Less than ten years ago, Lichtenberg still felt far away. In terms of the growing real estate industry, at least, which had concentrated on Berlin’s centre thereby shaping our understanding of the city. Equally foreign was the notion to build something other than the one-story halls of the Pakistani and Vietnamese wholesalers that still distinguish the area around Herzbergstrasse today. No one was willing to invest in a ruin project in Lichtenberg.

The ruins, that is the two towers of the former VEB Elektrokohle Lichtenberg. Following the fall of the Berlin Wall, the grounds were left unused until they were privatized at the end of the 1990s in an effort to fill the state’s treasury. The former production facility was demolished leaving only the two concrete towers standing due to the high cost of demolition. Repurposing made no sense from a financial perspective, and so the towers remained closed and vacant.

Looking back on this short history today, it becomes clear how quickly the perception of a place and its architecture can change. After all, the present includes not only a place’s past but also its past futures. Including what people thought a place stood for and could be. The two towers, for instance, are not only structural ruins but the remnants of a past idea of the future. Of ideology and strength, of technology and economy. The fall of the Wall not only put them out of use but also removed them from their time and their narrative. The idea of the place changed: failure.
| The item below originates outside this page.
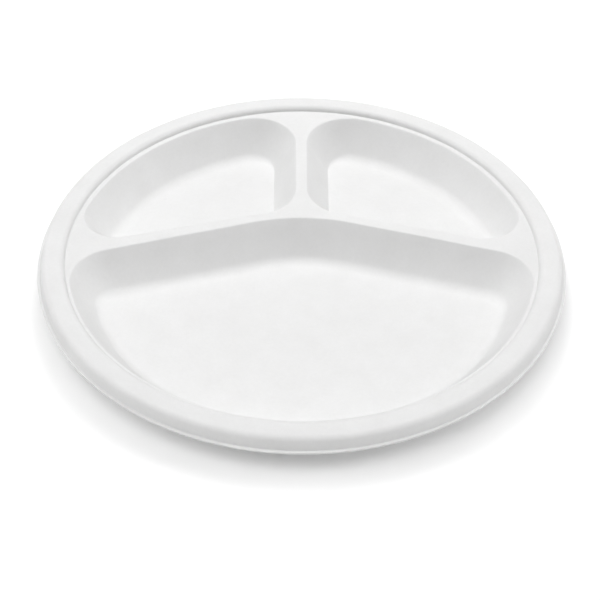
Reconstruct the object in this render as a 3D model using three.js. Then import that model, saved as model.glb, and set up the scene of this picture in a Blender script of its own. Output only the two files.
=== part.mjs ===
// A round three-compartment plate, pressed from one sheet of plant-fibre pulp.
//
// Millimetres, +Z up. The origin is on the table, under the middle of the plate.
// The large compartment is on the -Y side, the two small ones are on the +Y side.
// The plate is the same on both sides of the YZ plane.
import * as THREE from "three";

// ---- Driving dimensions -------------------------------------------------

// The sheet.
const SHEET = 0.8; // thickness everywhere
const RIM_RADIUS = 130; // outer edge of the lip
const WELL_DEPTH = 19.7; // from the ledge and the dividers' tops down to the floors
const RIM_RISE = 3.05; // from the ledge up to the rim's flat top, the highest point
const LIP_DROP = 6.2; // from the rim's flat top down to the lip's upper face

// The rim, from the ledge outwards.
const LEDGE_RADIUS = 116.1; // crease between the ledge and the rim
const INNER_FOLD = 2.7; // radius of the fold on the inside of the rim's flat top
const INNER_FOLD_AT = 119.1; // distance of that fold's centre from the axis
const OUTER_FOLD = 2.9;
const OUTER_FOLD_AT = 124.7;
const SKIRT_LEAN = 16; // degrees between the rim's outer skirt and the vertical
const LIP_EDGE = 0.3; // rounding of the lip's outer edge

// The dividers. Each arm of the main divider leaves the middle of the plate at a slope.
const SPINE_WIDTH = 6.1; // top of the divider between the small compartments
const ARM_BACK_Y = 30.4; // where the arm's edge on the small side would meet the YZ plane
const ARM_BACK_SLOPE = 15.1; // degrees
const ARM_FRONT_Y = 25.6; // the same, on the large compartment's side
const ARM_FRONT_SLOPE = 16.7; // degrees
const APEX_RADIUS = 86.5; // rounding where the two front edges meet

// The compartments, seen from above at the height of the ledge.
const SMALL_RADIUS = 113.9; // outer wall, distance from the axis
const SMALL_BACK_CORNER = 23.3;
const SMALL_SIDE_CORNER = 18.4;
const SMALL_MIDDLE_CORNER = 21.9;
const LARGE_RADIUS = 114.7;
const LARGE_CORNER = 21.2;

// The compartments' walls, in section.
const WALL_SLOPE = 59; // degrees from the horizontal
const BRINK = 1.2; // rounding where a wall meets the ledge
const FILLET = 6.5; // rounding where a wall meets the floor
const SPINE_FILLET = 0.8; // the same, along the divider between the small compartments

// Smoothness.
const RIM_STEPS = 80; // facets round the rim
const FOLD_STEPS = 4; // facets across each fold of the rim
const BRINK_STEPS = 2;
const FILLET_STEPS = 4;
const CHORD_ERROR = 0.1; // how far an outline's chords may stay inside its arcs

// ---- Heights and angles that follow from them ----------------------------

const FLOOR = SHEET; // the undersides of the floors rest on the table
const LEDGE = FLOOR + WELL_DEPTH;
const RIM_TOP = LEDGE + RIM_RISE;
const LIP_TOP = RIM_TOP - LIP_DROP;
const SLOPE = THREE.MathUtils.degToRad(WALL_SLOPE);
const LEAN = THREE.MathUtils.degToRad(SKIRT_LEAN);
const SPINE_SIDE = SPINE_WIDTH / 2;
const { sin, cos, tan, acos, atan2, sqrt, ceil, abs, PI } = Math;

// ---- Outlines of the compartments, seen from above -----------------------

// A point of an outline: where it is, which way is out of the compartment there,
// and the radius of the fillet at the foot of the wall below it.
function arc(centre, radius, from, to, filletFrom, filletTo) {
  const steps = ceil(abs(to - from) / (2 * acos(1 - CHORD_ERROR / radius)));
  const points = [];
  for (let i = 0; i <= steps; i++) {
    const share = i / steps;
    const angle = from + (to - from) * share;
    const out = new THREE.Vector2(cos(angle), sin(angle));
    points.push({
      at: centre.clone().addScaledVector(out, radius),
      out,
      fillet: THREE.MathUtils.lerp(
        filletFrom,
        filletTo,
        THREE.MathUtils.smoothstep(share, 0, 1),
      ),
    });
  }
  return points;
}

// A straight edge that leaves (0, y) downhill to +X, and the way out of the compartment.
function armEdge(y, slopeDegrees, outIsUp) {
  const slope = THREE.MathUtils.degToRad(slopeDegrees);
  const side = outIsUp ? 1 : -1;
  return {
    start: new THREE.Vector2(0, y),
    along: new THREE.Vector2(cos(slope), -sin(slope)),
    out: new THREE.Vector2(sin(slope) * side, cos(slope) * side),
  };
}

// Centre of a corner that touches the edge from the inside and the circle round the axis.
function cornerByCircle(edge, circle, corner) {
  const base = edge.start.clone().addScaledVector(edge.out, -corner);
  const b = base.dot(edge.along);
  const c = base.lengthSq() - (circle - corner) ** 2;
  return base.addScaledVector(edge.along, sqrt(b * b - c) - b);
}

const direction = (v) => atan2(v.y, v.x);

// The small compartment on the +X side, anticlockwise.
function smallOutline() {
  const edge = armEdge(ARM_BACK_Y, ARM_BACK_SLOPE, false);
  const backX = SPINE_SIDE + SMALL_BACK_CORNER;
  const backReach = SMALL_RADIUS - SMALL_BACK_CORNER;
  const back = new THREE.Vector2(backX, sqrt(backReach ** 2 - backX ** 2));
  const side = cornerByCircle(edge, SMALL_RADIUS, SMALL_SIDE_CORNER);
  const middleX = SPINE_SIDE + SMALL_MIDDLE_CORNER;
  const middle = edge.start.clone();
  middle.addScaledVector(edge.out, -SMALL_MIDDLE_CORNER);
  middle.addScaledVector(edge.along, (middleX - middle.x) / edge.along.x);
  const axis = new THREE.Vector2();
  return [
    ...arc(axis, SMALL_RADIUS, direction(side), direction(back), FILLET, FILLET),
    ...arc(back, SMALL_BACK_CORNER, direction(back), PI, FILLET, SPINE_FILLET).slice(1),
    ...arc(middle, SMALL_MIDDLE_CORNER, -PI, direction(edge.out), SPINE_FILLET, FILLET),
    ...arc(side, SMALL_SIDE_CORNER, direction(edge.out), direction(side), FILLET, FILLET)
      .slice(0, -1),
  ];
}

function mirrored(outline) {
  return outline
    .map(({ at, out, fillet }) => ({
      at: new THREE.Vector2(-at.x, at.y),
      out: new THREE.Vector2(-out.x, out.y),
      fillet,
    }))
    .reverse();
}

function largeOutline() {
  const edge = armEdge(ARM_FRONT_Y, ARM_FRONT_SLOPE, true);
  const corner = cornerByCircle(edge, LARGE_RADIUS, LARGE_CORNER);
  const apex = new THREE.Vector2(0, ARM_FRONT_Y - APEX_RADIUS / edge.out.y);
  const axis = new THREE.Vector2();
  const toCorner = direction(corner);
  const toEdge = direction(edge.out);
  const right = [
    ...arc(axis, LARGE_RADIUS, -PI / 2, toCorner, FILLET, FILLET),
    ...arc(corner, LARGE_CORNER, toCorner, toEdge, FILLET, FILLET).slice(1),
    ...arc(apex, APEX_RADIUS, toEdge, PI / 2, FILLET, FILLET),
  ];
  return [...right, ...mirrored(right).slice(1, -1)];
}

// ---- Sections -------------------------------------------------------------

// The wall of a compartment as [distance in from the outline, height], from the ledge
// to the floor. The underside is the same section, one sheet thickness further out.
function wallSection(fillet, thickness) {
  const half = tan(SLOPE / 2);
  const brinkAt = -BRINK * half;
  const footAt = WELL_DEPTH / tan(SLOPE) + fillet * half;
  const section = [];
  for (let i = 0; i <= BRINK_STEPS; i++) {
    const turn = (SLOPE * i) / BRINK_STEPS;
    const radius = BRINK - thickness;
    section.push([brinkAt + radius * sin(turn), LEDGE - BRINK + radius * cos(turn)]);
  }
  for (let i = FILLET_STEPS; i >= 0; i--) {
    const turn = (SLOPE * i) / FILLET_STEPS;
    const radius = fillet + thickness;
    section.push([footAt - radius * sin(turn), FLOOR + fillet - radius * cos(turn)]);
  }
  return section;
}

// The rim as [distance from the axis, height]: from the crease at the ledge over the
// top, down the skirt, round the lip, and back along the underside.
function rimSection() {
  const fold = (at, radius, thickness, from, to) => {
    const points = [];
    for (let i = 0; i <= FOLD_STEPS; i++) {
      const turn = from + ((to - from) * i) / FOLD_STEPS;
      const reach = radius - thickness;
      points.push([at + reach * sin(turn), RIM_TOP - radius + reach * cos(turn)]);
    }
    return points;
  };
  const skirtTurn = PI / 2 - LEAN;
  const outside = [
    ...fold(INNER_FOLD_AT, INNER_FOLD, 0, -PI / 2, 0),
    ...fold(OUTER_FOLD_AT, OUTER_FOLD, 0, 0, skirtTurn),
  ];
  const inside = [
    ...fold(OUTER_FOLD_AT, OUTER_FOLD, SHEET, skirtTurn, 0),
    ...fold(INNER_FOLD_AT, INNER_FOLD, SHEET, 0, -PI / 2),
  ];
  const lipBottom = LIP_TOP - SHEET;
  const downSkirt = ([r, z], height) => [r + (z - height) * tan(LEAN), height];
  return [
    [LEDGE_RADIUS, LEDGE],
    ...outside,
    downSkirt(outside.at(-1), LIP_TOP),
    [RIM_RADIUS - LIP_EDGE, LIP_TOP],
    [RIM_RADIUS, LIP_TOP - LIP_EDGE],
    [RIM_RADIUS, lipBottom],
    downSkirt(inside[0], lipBottom),
    ...inside,
    [INNER_FOLD_AT - INNER_FOLD + SHEET, LEDGE - SHEET],
  ];
}

// ---- One closed surface -----------------------------------------------------

const vertices = [];
const faces = [];

// Adds a closed ring of vertices and gives back their numbers.
function ring(points) {
  const first = vertices.length / 3;
  for (const [x, y, z] of points) vertices.push(x, y, z);
  return points.map((_, i) => first + i);
}

// Joins two anticlockwise rings. The face looks up where the first ring is the inner one.
function band(a, b) {
  for (let i = 0; i < a.length; i++) {
    const next = (i + 1) % a.length;
    faces.push(a[i], b[i], b[next]);
    faces.push(a[i], b[next], a[next]);
  }
}

// Fills a flat outline that has holes in it.
function flat(outline, holes, looksUp) {
  const point = (v) => new THREE.Vector2(vertices[3 * v], vertices[3 * v + 1]);
  const all = [...outline, ...holes.flat()];
  const triangles = THREE.ShapeUtils.triangulateShape(
    outline.map(point),
    holes.map((hole) => hole.map(point)),
  );
  for (const [i, j, k] of triangles) {
    const corners = [all[i], all[j], all[k]];
    const area = THREE.ShapeUtils.area(corners.map(point));
    faces.push(...(area > 0 === looksUp ? corners : corners.reverse()));
  }
}

function rimRings() {
  return rimSection().map(([radius, height]) => {
    const points = [];
    for (let i = 0; i < RIM_STEPS; i++) {
      const angle = (2 * PI * i) / RIM_STEPS;
      points.push([radius * cos(angle), radius * sin(angle), height]);
    }
    return ring(points);
  });
}

function wallRings(outline, thickness) {
  const sections = outline.map(({ fillet }) => wallSection(fillet, thickness));
  return sections[0].map((_, level) =>
    ring(
      outline.map(({ at, out }, i) => {
        const [inwards, height] = sections[i][level];
        return [at.x - out.x * inwards, at.y - out.y * inwards, height];
      }),
    ),
  );
}

function plateGeometry() {
  const rim = rimRings();
  rim.slice(1).forEach((outer, i) => band(rim[i], outer));

  const small = smallOutline();
  const outlines = [small, mirrored(small), largeOutline()];
  const tops = outlines.map((outline) => wallRings(outline, 0));
  const undersides = outlines.map((outline) => wallRings(outline, SHEET));
  for (const rings of tops) {
    rings.slice(1).forEach((inner, i) => band(inner, rings[i]));
    flat(rings.at(-1), [], true);
  }
  for (const rings of undersides) {
    rings.slice(1).forEach((inner, i) => band(rings[i], inner));
    flat(rings.at(-1), [], false);
  }
  flat(rim[0], tops.map((rings) => rings[0]), true);
  flat(rim.at(-1), undersides.map((rings) => rings[0]), false);

  const geometry = new THREE.BufferGeometry();
  geometry.setAttribute("position", new THREE.Float32BufferAttribute(vertices, 3));
  geometry.setIndex(faces);
  geometry.computeVertexNormals();
  return geometry;
}

const pulp = new THREE.MeshStandardMaterial({
  color: "#f1f1ef",
  roughness: 0.9,
  metalness: 0,
});

const plate = new THREE.Mesh(plateGeometry(), pulp);
plate.name = "compartment_plate";

const part = new THREE.Group();
part.add(plate);

export default part;
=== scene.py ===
"""A round three-compartment plate in moulded plant fibre, alone on a pale floor.

The plate is one pressed sheet. Its fine mesh is worked out here from the same dimensions
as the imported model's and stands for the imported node. Metres, +Z up, the large compartment
on the -Y side.
"""

import math

import bpy
import numpy as np
from mathutils import Euler, Matrix, Vector
from mathutils.geometry import delaunay_2d_cdt


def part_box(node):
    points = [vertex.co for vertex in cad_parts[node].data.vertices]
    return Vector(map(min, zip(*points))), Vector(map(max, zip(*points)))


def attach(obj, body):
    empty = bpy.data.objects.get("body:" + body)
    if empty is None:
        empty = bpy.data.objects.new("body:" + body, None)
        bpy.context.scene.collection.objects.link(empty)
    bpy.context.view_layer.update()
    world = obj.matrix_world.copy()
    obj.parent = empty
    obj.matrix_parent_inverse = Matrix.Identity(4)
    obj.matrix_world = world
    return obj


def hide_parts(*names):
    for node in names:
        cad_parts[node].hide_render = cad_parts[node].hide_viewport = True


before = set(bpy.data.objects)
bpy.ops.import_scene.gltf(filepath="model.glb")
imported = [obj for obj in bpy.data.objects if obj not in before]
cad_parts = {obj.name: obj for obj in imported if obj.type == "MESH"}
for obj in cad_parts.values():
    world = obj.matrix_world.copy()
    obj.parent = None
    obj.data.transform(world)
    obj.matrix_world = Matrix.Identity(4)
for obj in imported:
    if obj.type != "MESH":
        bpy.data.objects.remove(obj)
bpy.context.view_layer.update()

NODE = "compartment_plate"
MM = 0.001
RAD = math.pi / 180

# ---- The plate's dimensions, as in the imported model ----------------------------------

RIM_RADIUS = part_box(NODE)[1].x
RIM_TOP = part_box(NODE)[1].z
SHEET = 0.8 * MM
WELL_DEPTH = 19.7 * MM
FLOOR = SHEET  # height of the upper side of the compartments' floors
LEDGE = FLOOR + WELL_DEPTH  # height of the ledge and of the tops of the dividers

# The rim, from the inside out. A fold is a quarter round or less about the radius it is AT.
LEDGE_RADIUS = 116.1 * MM
INNER_FOLD, INNER_FOLD_AT = 2.7 * MM, 119.1 * MM
OUTER_FOLD, OUTER_FOLD_AT = 2.9 * MM, 124.7 * MM
SKIRT_LEAN = 16 * RAD  # from upright
LIP_DROP = 6.2 * MM
LIP_TOP = RIM_TOP - LIP_DROP

# The dividers: half the short one's width, then the long one's edges, where they cross x = 0
# and how they slope, and the radius that joins its front edges.
SPINE_SIDE = 3.05 * MM
ARM_BACK_Y, ARM_BACK_SLOPE = 30.4 * MM, 15.1 * RAD
ARM_FRONT_Y, ARM_FRONT_SLOPE = 25.6 * MM, 16.7 * RAD
APEX_RADIUS = 86.5 * MM

# The compartments: their outer arcs round the plate's axis, and their corners.
SMALL_RADIUS = 113.9 * MM
SMALL_BACK_CORNER = 23.3 * MM
SMALL_SIDE_CORNER = 18.4 * MM
SMALL_MIDDLE_CORNER = 21.9 * MM
LARGE_RADIUS = 114.7 * MM
LARGE_CORNER = 21.2 * MM

# The walls.
SLOPE = 59 * RAD
BRINK = 1.2 * MM  # rounding at the top
FILLET = 6.5 * MM  # rounding at the foot
SPINE_FILLET = 0.8 * MM  # rounding at the foot beside the short divider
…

This is what we set out to change meaning the first architectural intervention was not a structural one. With the goal of making a subsequent use of the towers conceivable and possible, their meaning would have to be loaded to open up the imagination beyond Berlin’s ruin chic. This is how the story “San Gimignano Lichtenberg” came into being, based on the small Italian town in Tuscany, which is known for its (gender) towers. In this way, the idea of the town continues to develop. This does not only apply to these two towers. As a part of the industrial area around Herzbergstraße, this place is in a state of flux.

Gazing out from the second floor today, one can’t help but think about the future. In the face of the current situation, it has become difficult to continue functioning as before in this altered present. Time has sped up, once again. The two towers stand as a symbol of that, of the transformation of seemingly alternative values and structures: of political systems, economic models and of environmental awareness. The recent crisis was not the first to show us how quickly local and global economies can potentially change. Entire economic sectors thrived, were disrupted or completely reconfigured. But our present also marks a moment of stagnation. The urgency of the issues that define our coexistence makes fundamental and structural change inevitable. The present has thereby refuted the notion of no alternative. Human paradigms and cultural values are not a matter of fact but are inscribed in the social, economic and legal frameworks that structure our daily lives.
Anyone standing up there, at the epicentre of friction between rezoning policies, zoning regulations, and changing perspectives on the city, inevitably faces the question: how will we live together? Price and development pressures from the centre have long existed and continue to intensify. The question of growth in our cities, in times of recent global crises - between economy and production, ecology and new models of living - causes us to reassess. How can we as architects act spatially to counter speculative construction, social and spatial segregation, resource exploitation, and technological escalation? What new strategies can we adopt for a common and better future?

Who speaks of the future must not evade responsibility: Skin is in the game - you have to risk your own skin. In all seriousness, what one portrays and articulates should not be an escape from the present, but a sharpening of the discussion, a question to raise or even an answer to anticipate in speculation.

“How can we, as architects, design not only the thing but also its origin in our society? ” If one follows this thought, the meaning of speculation in architecture shifts away from a purely economic to a design idea. The object and its form are no longer in the foreground. The design is integrated into the concept of financing, operation and maintenance, use in the present and in the future. These factors, not either or, but both/and, become a visible part of the design, and architecture thus becomes an instrument for the change that has long since begun.